▶ _WORK TO COMPLETE_
Write out all of the lines below, exactly and completely.

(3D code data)

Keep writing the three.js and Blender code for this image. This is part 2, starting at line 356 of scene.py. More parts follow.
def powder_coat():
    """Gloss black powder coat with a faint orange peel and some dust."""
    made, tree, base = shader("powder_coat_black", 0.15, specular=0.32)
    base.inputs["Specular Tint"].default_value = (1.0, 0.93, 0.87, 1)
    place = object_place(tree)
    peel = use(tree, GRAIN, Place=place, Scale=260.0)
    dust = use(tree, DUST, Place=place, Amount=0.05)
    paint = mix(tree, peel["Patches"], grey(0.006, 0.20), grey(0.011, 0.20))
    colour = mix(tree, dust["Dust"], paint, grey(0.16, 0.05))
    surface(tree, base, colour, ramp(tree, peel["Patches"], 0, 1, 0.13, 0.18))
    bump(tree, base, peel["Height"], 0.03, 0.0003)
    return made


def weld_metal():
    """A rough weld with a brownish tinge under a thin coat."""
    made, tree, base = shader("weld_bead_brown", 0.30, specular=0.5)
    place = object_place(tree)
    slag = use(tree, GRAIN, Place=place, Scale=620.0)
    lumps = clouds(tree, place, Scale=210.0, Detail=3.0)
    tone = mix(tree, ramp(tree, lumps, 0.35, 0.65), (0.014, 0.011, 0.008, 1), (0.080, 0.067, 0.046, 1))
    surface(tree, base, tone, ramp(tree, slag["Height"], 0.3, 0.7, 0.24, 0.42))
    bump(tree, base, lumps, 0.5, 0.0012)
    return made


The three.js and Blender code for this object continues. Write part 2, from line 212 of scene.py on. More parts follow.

▶ _TASK RESULT_
Keep writing the three.js and Blender code for this image. This is part 2, starting at line 356 of scene.py. More parts follow.
def powder_coat():
    """Gloss black powder coat with a faint orange peel and some dust."""
    made, tree, base = shader("powder_coat_black", 0.15, specular=0.32)
    base.inputs["Specular Tint"].default_value = (1.0, 0.93, 0.87, 1)
    place = object_place(tree)
    peel = use(tree, GRAIN, Place=place, Scale=260.0)
    dust = use(tree, DUST, Place=place, Amount=0.05)
    paint = mix(tree, peel["Patches"], grey(0.006, 0.20), grey(0.011, 0.20))
    colour = mix(tree, dust["Dust"], paint, grey(0.16, 0.05))
    surface(tree, base, colour, ramp(tree, peel["Patches"], 0, 1, 0.13, 0.18))
    bump(tree, base, peel["Height"], 0.03, 0.0003)
    return made


def weld_metal():
    """A rough weld with a brownish tinge under a thin coat."""
    made, tree, base = shader("weld_bead_brown", 0.30, specular=0.5)
    place = object_place(tree)
    slag = use(tree, GRAIN, Place=place, Scale=620.0)
    lumps = clouds(tree, place, Scale=210.0, Detail=3.0)
    tone = mix(tree, ramp(tree, lumps, 0.35, 0.65), (0.014, 0.011, 0.008, 1), (0.080, 0.067, 0.046, 1))
    surface(tree, base, tone, ramp(tree, slag["Height"], 0.3, 0.7, 0.24, 0.42))
    bump(tree, base, lumps, 0.5, 0.0012)
    return made


The three.js and Blender code for this object continues. Write part 2, from line 212 of scene.py on. More parts follow.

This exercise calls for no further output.